Sewaktu Ahok membabi buta menyerang BPK, banyak pendukungnya yang lebih membabi buta lagi. BPK pun menjadi sasaran bully para ahoker di berbagai jejering media sosial. Di mata para ahoker, BPK menjadi lembaga terngaco di dunia.
Salah satu front tersengit antara Ahok dan BPK adalah perbedaan soal lahan RSSW. Ahok keukeuh mengatakan jika lahan RSSW berada di Jalan Kyai Tapa. Kengototan Ahok ini berdasarkan pada alamat yang tertera pada sertifikat dan PBB.
Sementara, BPK melihat posisi lahan RSSW yang dibeli Pemprov DKI tidak bersinggungan dengan Jalan Kyai Tapa. Karena secara lokasi fisik tidak berada di Jalan Kyai Tapa, tetapi Jalan Tomang, NJOP pun seharusnya mengikuti NJOP Jalan Tomang.
Lahan RSSW awalnya satu bagian utuh. Kemudian, pada November 1970 lahan tersebut dibagi dua bidang. Satu bidang bersinggungan dengan Jalan Kyai Tapa. Satu lagi berhadapan dengan Jalan Tomang, dan tidak memiliki akses ke Jalan Kyai Tapa.
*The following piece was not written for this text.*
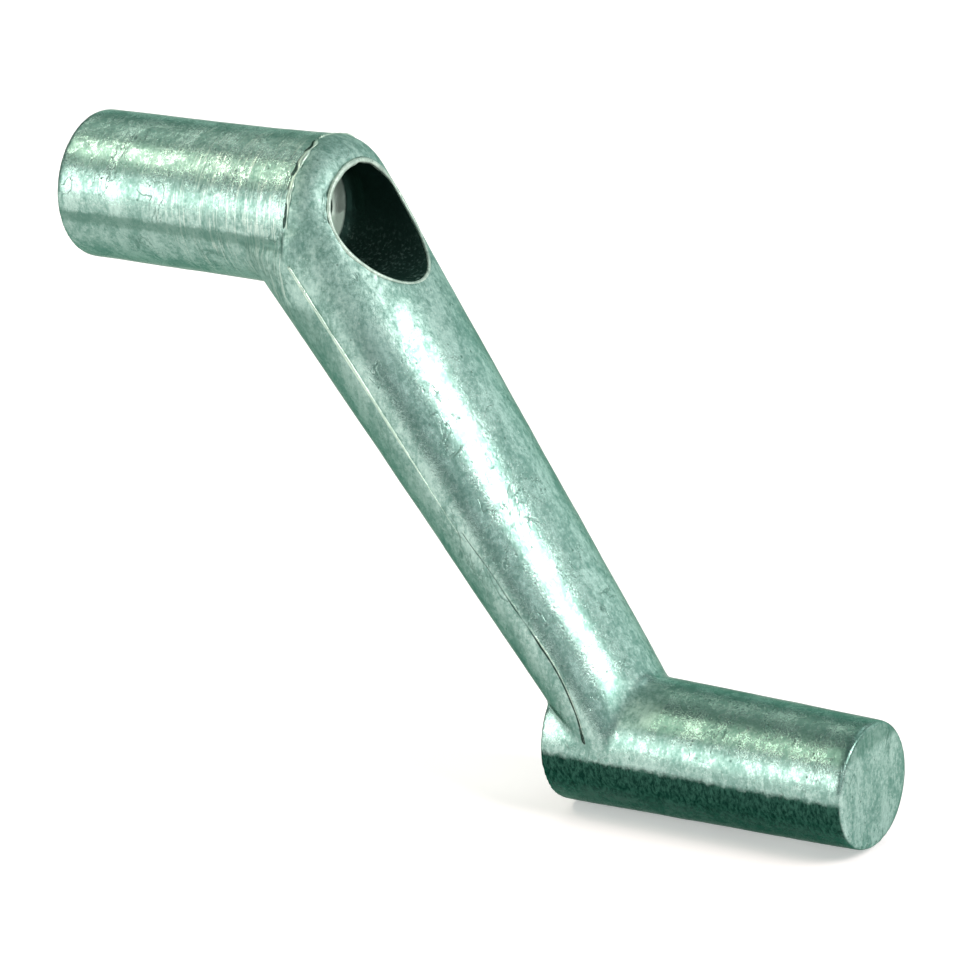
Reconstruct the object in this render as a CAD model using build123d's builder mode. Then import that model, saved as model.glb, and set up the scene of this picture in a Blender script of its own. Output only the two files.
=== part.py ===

Lahan pertama memiliki luas 33.478 meter persegi. Lahan ini bersertifikat hak milik atas nama Sin Ming Hui. Lahan milik Sin Ming Hui inilah yang bersisihan langsung dengan Jalan Kyai Tapa.
Sedangkan lahan kedua seluas 36.410 meter persegi. Lahan kedua ini bersertifikat HGB atas nama Yayasan Kesehatan Sumber Waras. Berbeda dengan lahan pertama, lahan kedua ini tidak bersenggolan dengan Jalan Kyai Tapa. Dan, lahan kedua inilah yang dibeli oleh Pemprov DKI (tepatnya mengambil alih hak gunanya).
Lantas, mana yang harus dijadikan patokan saat pembelian lahan. Berdasarkan alamat lahan atau berdasarkan pada posisi fisik lahan? Di sinilah perbedaan pandangan antara Ahok dengan BPK.
Untuk memutuskan dan menetapkan siapa yang benar di antara keduanya, menggunakan PERATURAN PRESIDEN REPUBLIK INDONESIA NOMOR 71 TAHUN 2012 TENTANG PENYELENGGARAAN PENGADAAN TANAH BAGI PEMBANGUNAN UNTUK KEPENTINGAN UMUM.
Pada Bagian Kedua, Dokumen Perencanaan Pengadaan Tanah, Pasal 5 disebutkan “(c). letak tanah”. “Letak tanah” yang dimaksud pada pasal ini pastinya lokasi fisik tanah, bukan alamat tanah.
Jadi, dari pasal tersebut sudah jelas jika pengadaan tanah bukan berdasarkan pada alamat, akan tetapi pada letak tanah atau posisi fisik tanah.